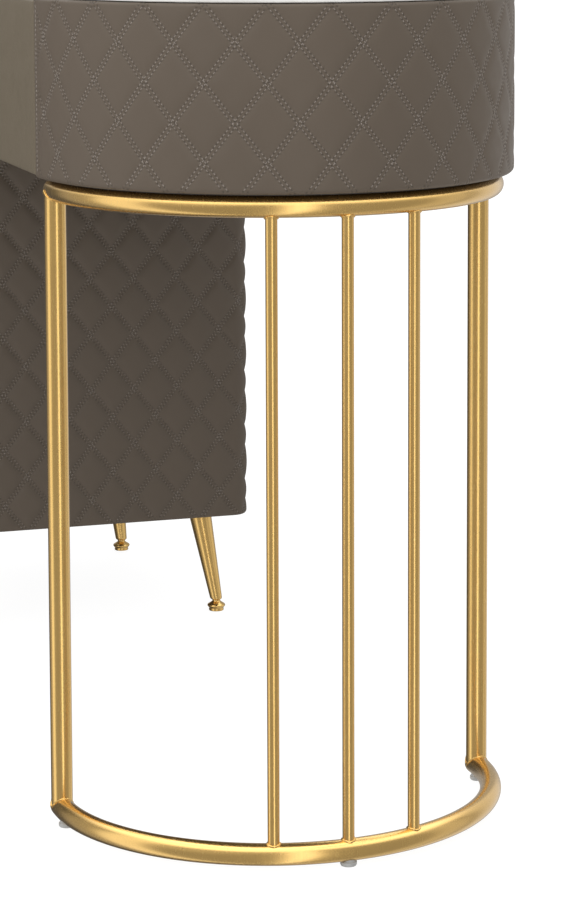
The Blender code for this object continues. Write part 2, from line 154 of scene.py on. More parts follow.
def stacked_rings(profile, steps):
    """A ring of points about Z for each (radius, height) of a profile."""
    angle = np.arange(steps) * TAU / steps
    ring = np.stack([np.cos(angle), np.sin(angle)], axis=1)
    return np.concatenate([
        np.column_stack([radius * ring, np.full(steps, height)]) for radius, height in profile
    ])


def turned(profile, steps=64):
    """Points and faces of a profile of (radius, height) pairs turned about Z, closed at the axis."""
    faces = as_lists(grid_faces(len(profile), steps, wrap_columns=True))
    low, high = profile[0][1], profile[-1][1]
    return with_end_fans(stacked_rings(profile, steps), faces, (0, 0, low), (0, 0, high), steps)


def turned_ring(profile, steps=96):
    """Points and faces of a closed profile turned about Z, with a hole through it."""
    faces = as_lists(grid_faces(len(profile), steps, wrap_rows=True, wrap_columns=True))
    return stacked_rings(profile, steps), faces


def rounded(corners, steps=4):
    """A profile of (radius, height, rounding) corners, each rounded corner drawn as an arc."""
    points = []
    for k, (x, y, rounding) in enumerate(corners):
        here = np.array([x, y], float)
        if rounding <= 0 or k in (0, len(corners) - 1):
            points.append(here)
            continue
        before = np.array(corners[k - 1][:2], float) - here
        after = np.array(corners[k + 1][:2], float) - here
        before /= np.linalg.norm(before)
        after /= np.linalg.norm(after)
        for t in np.linspace(0, 1, steps + 1):
            bend = (1 - t) ** 2 * before + t ** 2 * after
            points.append(here + rounding * bend)
    return points


def placed(points, matrix):
    points = np.asarray(points, float)
    matrix = np.array(matrix, float)
    return points @ matrix[:3, :3].T + matrix[:3, 3]


def joined(parts):
    """Several (points, faces) pairs as one."""
    points, faces, start = [], [], 0
    for part_points, part_faces in parts:
        points.append(np.asarray(part_points, float))
        faces.extend([[index + start for index in face] for face in part_faces])
        start += len(part_points)
    return np.vstack(points), faces


def swept(centres, across, up, radii, sides=24, closed=False):
    """A tube along centres; across and up span each cross section."""
    angle = (np.arange(sides) * TAU / sides)[None, :, None]
    ring = np.cos(angle) * across[:, None, :] + np.sin(angle) * up[:, None, :]
    points = (centres[:, None, :] + np.asarray(radii)[:, None, None] * ring).reshape(-1, 3)
    faces = as_lists(grid_faces(len(centres), sides, wrap_rows=closed, wrap_columns=True))
    if closed:
        return points, faces
    return with_end_fans(points, faces, centres[0], centres[-1], sides)


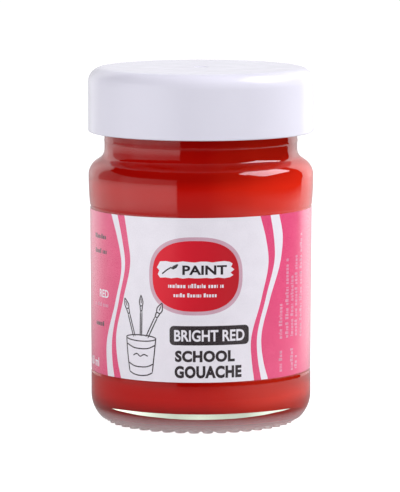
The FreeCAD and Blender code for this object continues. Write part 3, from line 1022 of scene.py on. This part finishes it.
+ + + + +
▶ **REQUIREMENTS**
Return exactly the lines from the beginning of the data above through the one containing "return stacked_rings(profile, steps), faces", please. Include both end lines and add nothing else.

▶ **THE SOLUTION**
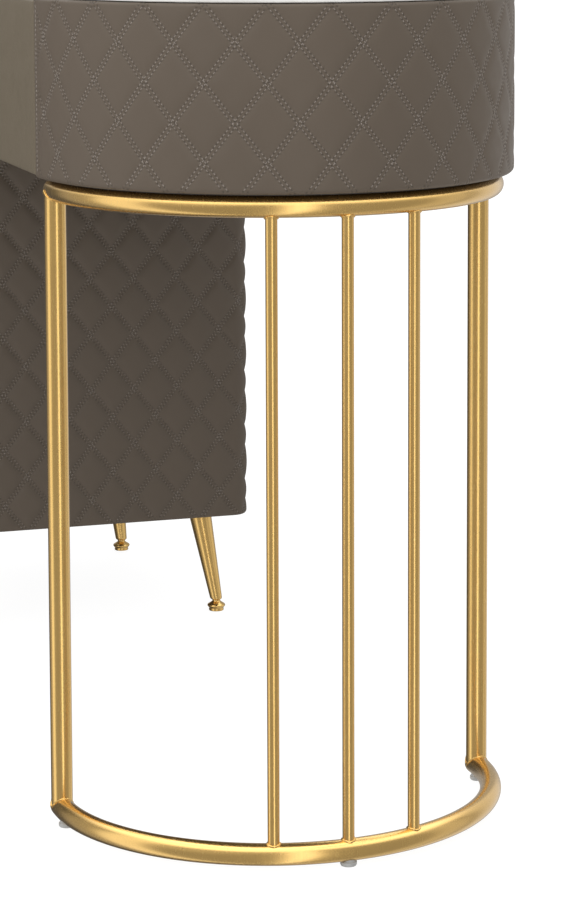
The Blender code for this object continues. Write part 2, from line 154 of scene.py on. More parts follow.
def stacked_rings(profile, steps):
    """A ring of points about Z for each (radius, height) of a profile."""
    angle = np.arange(steps) * TAU / steps
    ring = np.stack([np.cos(angle), np.sin(angle)], axis=1)
    return np.concatenate([
        np.column_stack([radius * ring, np.full(steps, height)]) for radius, height in profile
    ])


def turned(profile, steps=64):
    """Points and faces of a profile of (radius, height) pairs turned about Z, closed at the axis."""
    faces = as_lists(grid_faces(len(profile), steps, wrap_columns=True))
    low, high = profile[0][1], profile[-1][1]
    return with_end_fans(stacked_rings(profile, steps), faces, (0, 0, low), (0, 0, high), steps)


def turned_ring(profile, steps=96):
    """Points and faces of a closed profile turned about Z, with a hole through it."""
    faces = as_lists(grid_faces(len(profile), steps, wrap_rows=True, wrap_columns=True))
    return stacked_rings(profile, steps), faces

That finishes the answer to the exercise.